The Philadelphia School District wants to hire 900 teachers for the 2022-23 school year.

The number of new hires — about one-tenth of the current teacher workforce — would represent roughly the same number the district must hire each year to replace those who resign and retire. And though it’s heading into a new hiring season with some district classrooms still without a teacher, Larisa Shambaugh, the district’s chief talent officer, said it would be wrong to focus on the midyear resignations.

“We have 9,100 teachers, the vast, vast majority of which stayed during this time,” said Shambaugh at a news conference kicking off the campaign Thursday.

The campaign, called “Teach Today, Change Tomorrow,” comes amid a difficult year for educators everywhere, the third one touched by the COVID-19 pandemic, and at the same time the district continues to struggle with midyear resignations. The number of Philadelphia teachers quitting between mid-December and Feb. 15 was up 200%, to 169, over the same period last school year, and 93% over the same period in 2019-20, the last before the pandemic.

Shambaugh said the district started the school year 98% staffed and is now about 96.5% staffed. Though it has hired about 150 teachers from December through March, attrition means there are still open positions.

Jenifer Felix, a teacher at Kensington Health Sciences, said the “really tough” year is more reason for those passionate about teaching Philadelphia’s children to join the district.

The school system “needs people who really believe in the potential of our children — the specific children we teach,” said Felix, who has been a teacher for 23 years and a district teacher for six.
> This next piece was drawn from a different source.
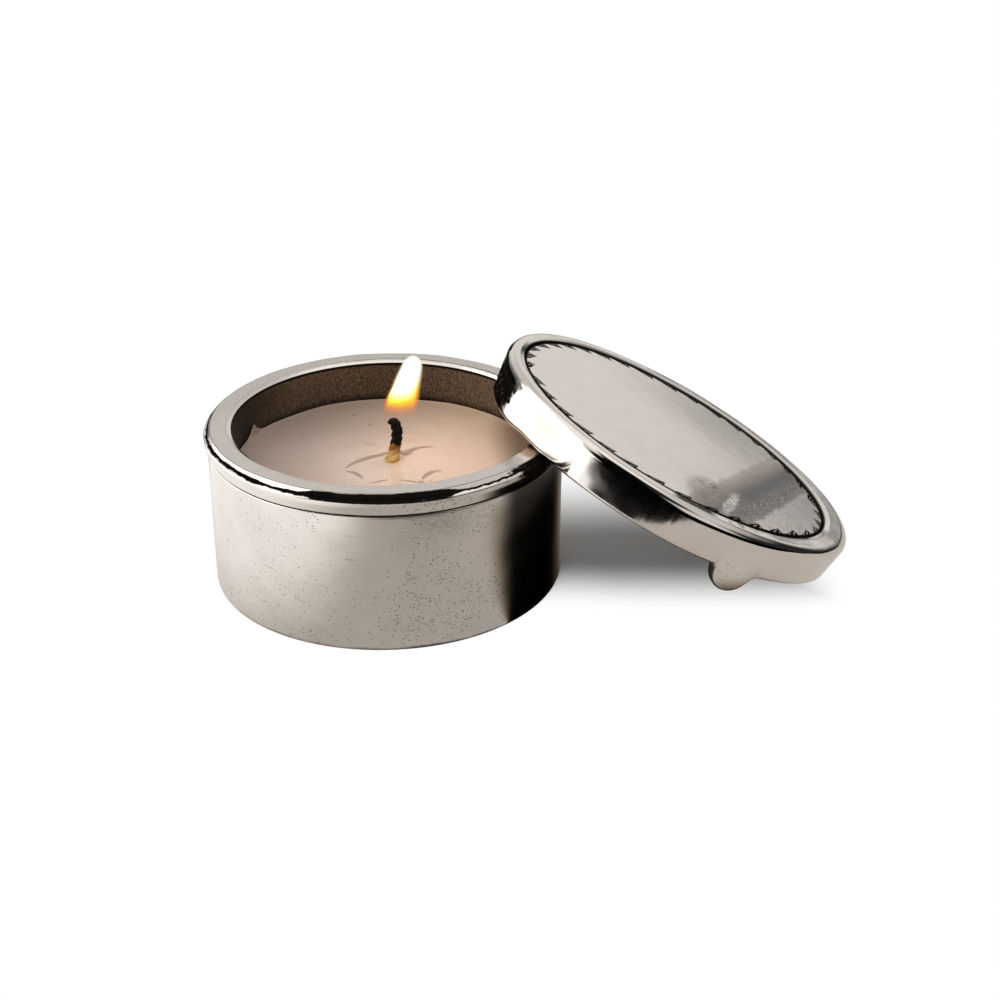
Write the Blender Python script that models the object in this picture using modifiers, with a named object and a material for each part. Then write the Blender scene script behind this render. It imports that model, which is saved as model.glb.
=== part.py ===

“In Philadelphia, I found different programs and fresh ideas, a community of teachers who loved teaching and learning,” said Felix.

One way the district hopes to boost its teacher pipeline is through pathways that equip paraprofessionals to become classroom teachers. The school board just agreed to spend $2.5 million on two-year programs that will give the paraprofessionals free tuition to Cheyney University, La Salle University, Drexel University, or College Unbound.

Christopher Rocks, a former district special-education assistant, used an existing teacher residency with Temple University to make the leap to teacher. He’s a resident at Mayfair Elementary this year and will soon become a certified special-education teacher.

“I decided to go into education because I want to help the students of our great city overcome their social, emotional, and educational challenges,” said Rocks. The residency smoothed the way, he said.

The district’s average teacher salary is about $82,000; its starting teacher pay will rise to $50,000 in the fall.

All teachers will be paid a $1,000 bonus in the fall, and some will be eligible for $5,000 retention bonuses — split over two years — if they stay through June 2024.